Created attachment 121217 [details]
This file is reported as corrupted
From time to time I get a .docx file that LibreOffice reports as corrupted and refuses to open, the file opens fine in MS Office.
I thought I'd take the time to submit one for debugging.
It is only half a page of text, A quick look at the inside showed no problems to me (can unzip it and open each entry inside with a text editor)
I can confirm with Version: 126.96.36.199.alpha0+
Build ID: de9d0e797903e7ecc19be2b05c7e89d5936ae02d
Threads 4; Ver: Linux 4.2; Render: default;
TinderBox: Linux-rpm_deb-x86_64@70-TDF, Branch:master, Time: 2015-12-03_04:13:00
from command line:
:1: parser error : Document is empty
I can open file with word 2010
The filter detection in oox/source/core/filterdetect.cxx tries to parse the stream in "_rels/.rels" but cannot open it ("_rels" )
aParser.parseStream( aZipStorage, "_rels/.rels" );
Unzipping + rezipping the docx fixes the problem.
@caolan: was this area (apart from crashes) also of your interest?
Build ID: a9f56091b6422ec8c42f09b8472200ae4ab12548
CPU Threads: 4; OS Version: Windows 6.19; UI Render: default;
TinderBox: Win-x86@42, Branch:master, Time: 2016-12-05_23:12:26
Locale: nl-NL (nl_NL); Calc: CL
This DOCX is not correct and is corrupted. Not only LO but some other programs refuse to open it, complaining on unzip error, as Oliver noted. Even "Open XML SDK 2.5 Productivity Tool" (http://www.microsoft.com/en-us/download/details.aspx?id=30425).
Looks like it's 2007. Some MSO bug? Saved in MSO again, opens fine.
Is bug valid?

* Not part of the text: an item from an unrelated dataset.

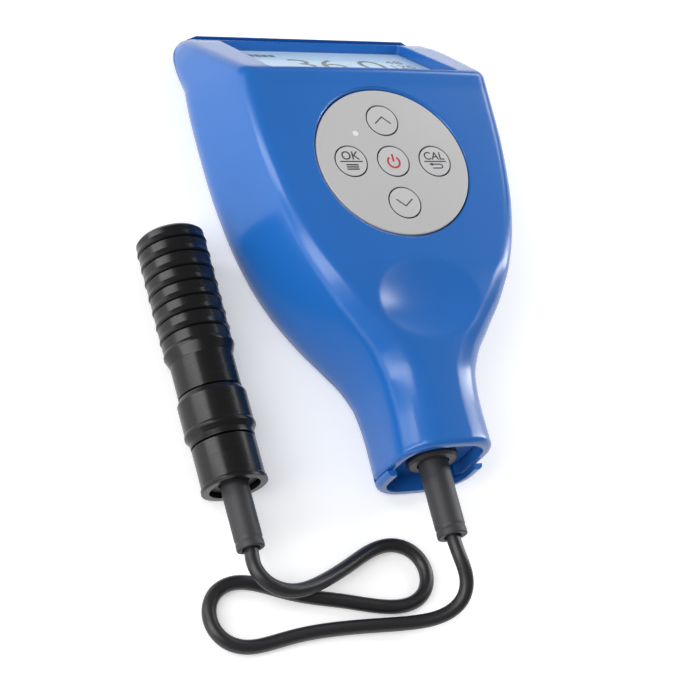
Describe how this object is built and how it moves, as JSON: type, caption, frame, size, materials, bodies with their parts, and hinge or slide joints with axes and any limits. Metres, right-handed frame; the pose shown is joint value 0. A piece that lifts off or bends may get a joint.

Maybe, if MSO has workaround, LO might also have it. But this bug was confirmed too soon, without a decision whether it's worth fixing.
Please don't change this issue just like that. Renamed to ZIP it unzips just fine .
I get documents like this at a regular interval and it is an annoying interoperability issue, I cannot rely on LO to open docs I get.
If it's a quirk of MSO and LO wants to claim operability, it should be able to open the file.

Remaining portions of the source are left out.